One major technological problem facing developers of a compressed air car is the nature of compressed air. As air becomes more pressurized, it generates a significant amount of heat. This heated air would affect the overall efficiency of the engine. Some manufacturers overcome this problem by installing heat exchangers similar to those found on turbocharged standard engines. These heat exchangers would interact with the heated air and draw off the excess heat through ventilation. If a compressed air engine required a powered cooling element, then it would not be nearly as energy-saving or emission-free as it should be.

Even if the heated air issue could be addressed with heat exchangers, there is an equal and opposite problem with compressed air as a fuel. Once the compressed air passes through an expander, it can become extremely cold. The engine's components and lubricants could freeze over, causing a loss of efficiency and potential damage from the cold. A workable heating system would have to be perfected in order to keep the expanded air from freezing. On the positive side, some of this extremely cold air could be used as air conditioning.

A compressed air car, at least at this stage of development, would not run completely on compressed air alone. Because the current models can only reach speeds of 40mph on compressed air alone, a standard combustion engine or electric motor would be necessary to reach standard highway speed. Proponents of the compressed air car point out that many drivers typically drive short distances in city traffic in order to accomplish most of their daily routines. The car would run almost completely on compressed air most of the time, with only an occasional need for assistance from a gas-powered engine.

Refueling a compressed air car could be as simple as connecting the vehicle to a standard air compressor for several hours, with the primary cost being electricity. Once the cars go into mass production, one plan calls for installing special high-powered air compressors at selected service stations. These air compressing units could fill a tank in approximately three minutes, and would also have heat exchangers to prevent the tanks from overheating during the refueling process.

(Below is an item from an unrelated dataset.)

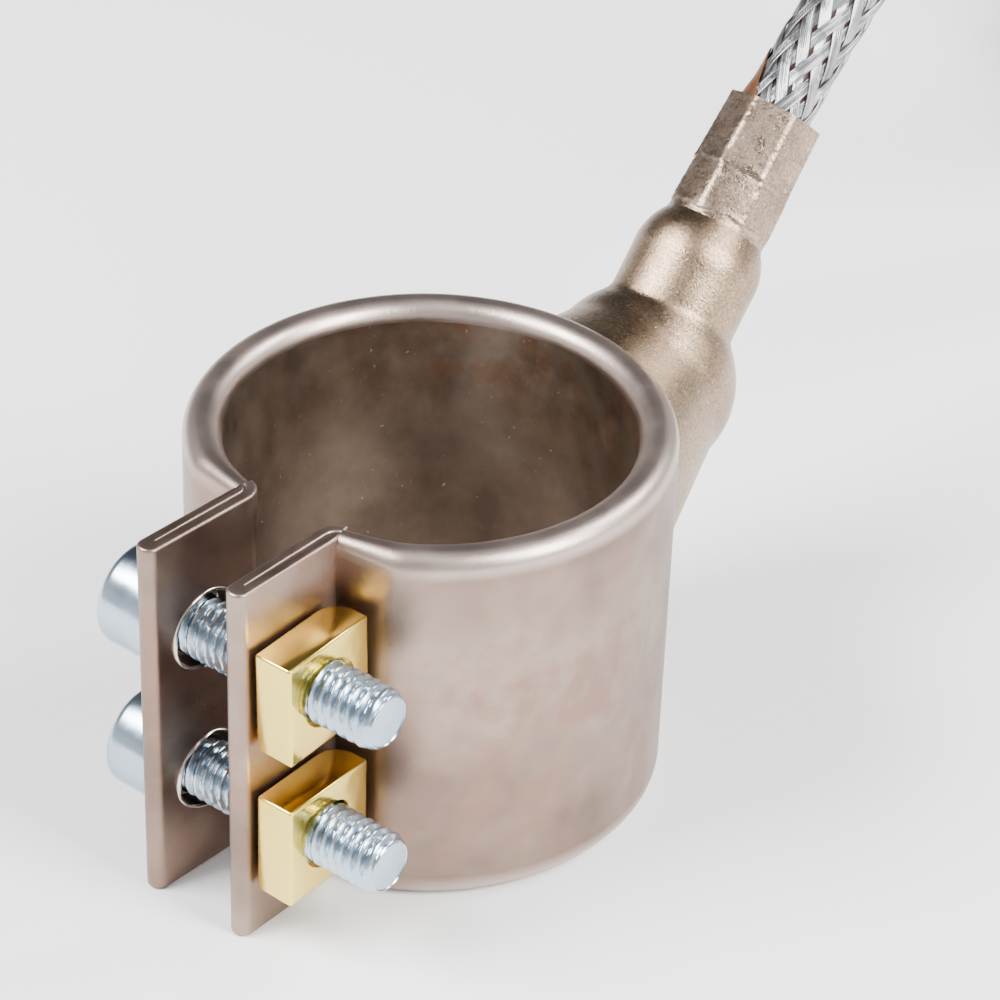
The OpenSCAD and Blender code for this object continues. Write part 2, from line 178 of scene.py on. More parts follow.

Introduction of the current lines of compressed air cars would most likely start in smaller countries around the world, especially in places where gasoline is prohibitively expensive and pollution levels from fossil fuel burning are extremely high. Once the vehicles can pass the stringent standards of the US automotive industry and a sufficient number of fueling stations can be created, it is possible Americans may see a compressed air car on the road within a decade or so.